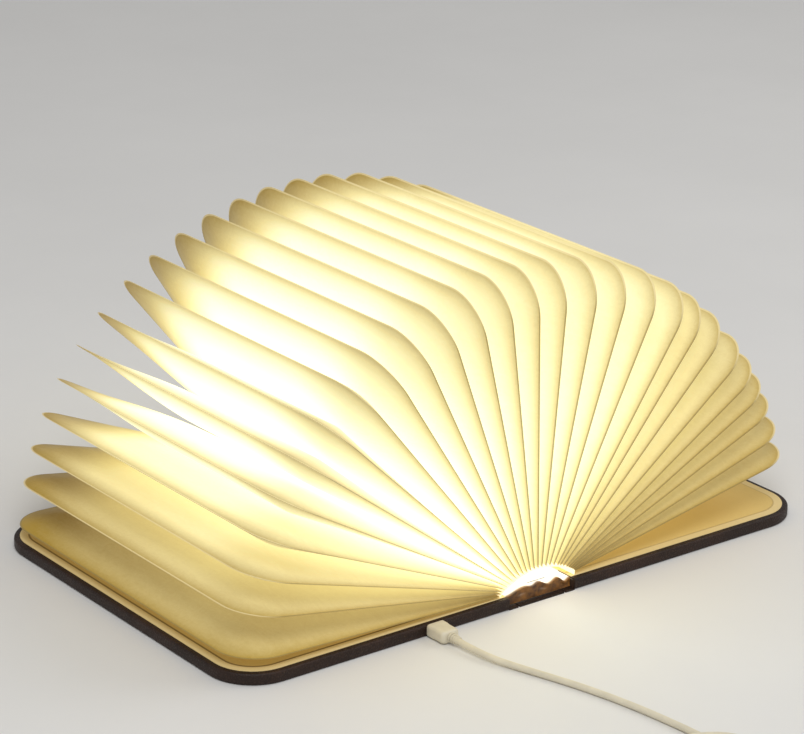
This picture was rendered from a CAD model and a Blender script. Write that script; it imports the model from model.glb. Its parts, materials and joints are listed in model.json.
"""Dresses the packed parts of a folding book lamp, lying open and lit.

Lengths are metres, in the frame's own axes: X across the open covers, Y along the
spine away from the charging edge, Z up from the table.
"""

import json
import math

import bmesh
import bpy
import numpy as np
from mathutils import Matrix, Vector


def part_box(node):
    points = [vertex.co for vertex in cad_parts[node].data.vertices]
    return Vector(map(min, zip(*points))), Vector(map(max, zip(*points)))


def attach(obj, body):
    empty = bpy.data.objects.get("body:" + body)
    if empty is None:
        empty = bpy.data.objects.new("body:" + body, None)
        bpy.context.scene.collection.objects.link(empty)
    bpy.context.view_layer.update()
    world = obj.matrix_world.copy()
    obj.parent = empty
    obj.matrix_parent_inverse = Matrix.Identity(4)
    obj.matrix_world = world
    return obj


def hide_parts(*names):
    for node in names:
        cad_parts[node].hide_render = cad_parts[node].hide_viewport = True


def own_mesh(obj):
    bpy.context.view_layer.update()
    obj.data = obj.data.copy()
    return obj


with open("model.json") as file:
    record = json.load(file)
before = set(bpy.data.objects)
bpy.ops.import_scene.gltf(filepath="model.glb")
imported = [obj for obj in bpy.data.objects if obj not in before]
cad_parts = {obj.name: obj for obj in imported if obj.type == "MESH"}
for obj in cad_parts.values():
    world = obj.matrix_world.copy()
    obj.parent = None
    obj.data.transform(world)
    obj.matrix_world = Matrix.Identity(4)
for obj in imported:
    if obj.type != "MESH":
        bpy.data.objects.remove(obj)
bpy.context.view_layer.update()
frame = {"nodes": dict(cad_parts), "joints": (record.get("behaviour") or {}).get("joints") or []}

bl_info = {
    "name": "Folding book lamp",
    "version": (1, 0, 0),
    "blender": (4, 5, 0),
    "location": "View3D > Sidebar > Book lamp",
    "description": "Leaves, covers, light and charging lead of a folding book lamp",
    "category": "Object",
}

MM = 0.001
NODES = frame["nodes"]
LEAVES = sorted(name for name in NODES if name.startswith("leaf_"))
FOLD_Z = next(joint["pos_m"][2] for joint in frame["joints"]
              if joint["name"] == "cover_fold")

COVER_LOW, COVER_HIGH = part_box("right_cover_skin")
BOARD_LOW, BOARD_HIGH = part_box("right_cover_board")
LINING_LOW, LINING_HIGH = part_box("right_lining")
STRIP_LOW, STRIP_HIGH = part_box("spine_strip")
GRIP_LOW, GRIP_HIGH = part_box("micro_plug_grip")
RELIEF_LOW, RELIEF_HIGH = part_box("micro_plug_relief")
SHELL_LOW, SHELL_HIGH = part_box("micro_plug_shell")
BIG_GRIP_LOW, BIG_GRIP_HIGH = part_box("usb_a_grip")
CHIPS_LOW, CHIPS_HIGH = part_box("leds")

SKIN_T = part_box("spine_skin")[1].z
COVER_T = COVER_HIGH.z
BOARD_START = BOARD_LOW.x
HALF_LENGTH = (COVER_HIGH.y - COVER_LOW.y) / 2
HALF_SPAN = COVER_HIGH.x
PLUG = ((GRIP_LOW.x + GRIP_HIGH.x) / 2, (GRIP_LOW.z + GRIP_HIGH.z) / 2)
BIG_PLUG = ((BIG_GRIP_LOW.x + BIG_GRIP_HIGH.x) / 2, (BIG_GRIP_LOW.z + BIG_GRIP_HIGH.z) / 2)

# How far the first page's edge lies inside the lining's edge
PAGE_INSET = 4.3 * MM
# Width of the rubbed leather along an edge
RUBBED_WIDTH = 2.2 * MM


# Settings

def number_of(text, value, low=0.0, high=1.0, subtype="FACTOR", unit="NONE"):
    """A number property."""
    return bpy.props.FloatProperty(name=text, description=text, default=value, min=low,
                                   max=high, subtype=subtype, unit=unit)


def length_of(text, value, low=0.0, high=1.0):
    """A length property, in metres."""
    return number_of(text, value, low, high, "DISTANCE", "LENGTH")


def angle_of(text, degrees):
    """An angle property."""
    return number_of(text, math.radians(degrees), -math.pi, math.pi, "ANGLE", "ROTATION")


def power_of(text, watts):
    """A lamp's power, in watts."""
    return number_of(text, watts, 0.0, 1000.0, "POWER", "POWER")


def colour_of(text, value):
    """A colour property."""
    return bpy.props.FloatVectorProperty(name=text, description=text, default=value,
                                         size=3, min=0.0, max=1.0, subtype="COLOR")


class BookLampLeafSettings(bpy.types.PropertyGroup):
    """Sizes and colours of the paper leaves."""

    corner: length_of("Radius of a leaf's outer corners", 20 * MM)
    seam: length_of("Thickness of the glued seam", 0.2 * MM)
    lip: length_of("Width of the flat glued lip", 0.7 * MM)
    rise: length_of("Distance over which a pocket fills out", 46 * MM)
    fullness: number_of("Share of the space between two leaves that a pocket fills", 0.86)
    fade: length_of("Distance over which the rim's shade fades", 5 * MM)
    taper: length_of("Length of the thin far ends of the leaves that lean over", 80 * MM)
    rim_paper: colour_of("Paper at the rim", (0.44, 0.285, 0.032))
    mid_paper: colour_of("Paper beside the rim", (0.775, 0.69, 0.37))
    lit_paper: colour_of("Paper well inside a leaf", (0.86, 0.852, 0.73))
    rim_glow: colour_of("Light through the rim", (0.035, 0.022, 0.004))
    mid_glow: colour_of("Light beside the rim", (0.23, 0.207, 0.115))
    lit_glow: colour_of("Light through the middle of a leaf", (0.56, 0.556, 0.45))


class BookLampCoverSettings(bpy.types.PropertyGroup):
    """Sizes and colours of the covers."""

    corner: length_of("Radius of a cover's outer corners", 23 * MM)
    bottom_edge: length_of("Radius of the lower edge", 1.3 * MM)
    top_edge: length_of("Radius of the upper edge", 1.1 * MM)
    turn_in: length_of("Width of the skin turned in over the board", 12 * MM)
    pebble: length_of("Size of the grain's pebbles", 1.3 * MM)
    leather: colour_of("Leather", (0.017, 0.0075, 0.0045))
    leather_light: colour_of("Leather on its raised and worn places", (0.050, 0.022, 0.013))
    lining: colour_of("Paper lining", (0.76, 0.60, 0.28))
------
## Written task
Please give an exact restatement of only the lines from the beginning of the material above to the line with "bpy.context.scene.collection.objects.link(empty)", inclusive.

## Completed task
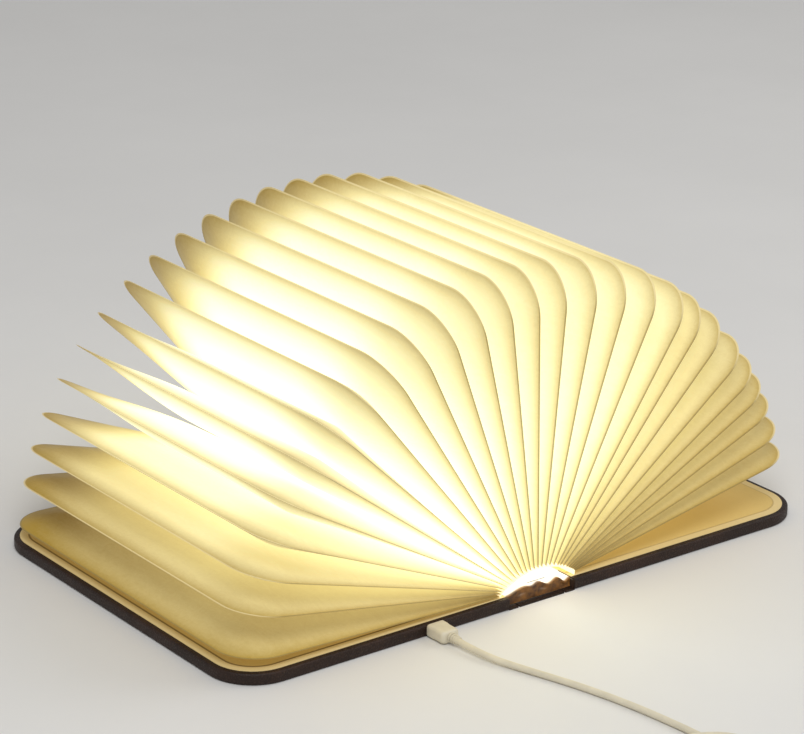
This picture was rendered from a CAD model and a Blender script. Write that script; it imports the model from model.glb. Its parts, materials and joints are listed in model.json.
"""Dresses the packed parts of a folding book lamp, lying open and lit.

Lengths are metres, in the frame's own axes: X across the open covers, Y along the
spine away from the charging edge, Z up from the table.
"""

import json
import math

import bmesh
import bpy
import numpy as np
from mathutils import Matrix, Vector


def part_box(node):
    points = [vertex.co for vertex in cad_parts[node].data.vertices]
    return Vector(map(min, zip(*points))), Vector(map(max, zip(*points)))


def attach(obj, body):
    empty = bpy.data.objects.get("body:" + body)
    if empty is None:
        empty = bpy.data.objects.new("body:" + body, None)
        bpy.context.scene.collection.objects.link(empty)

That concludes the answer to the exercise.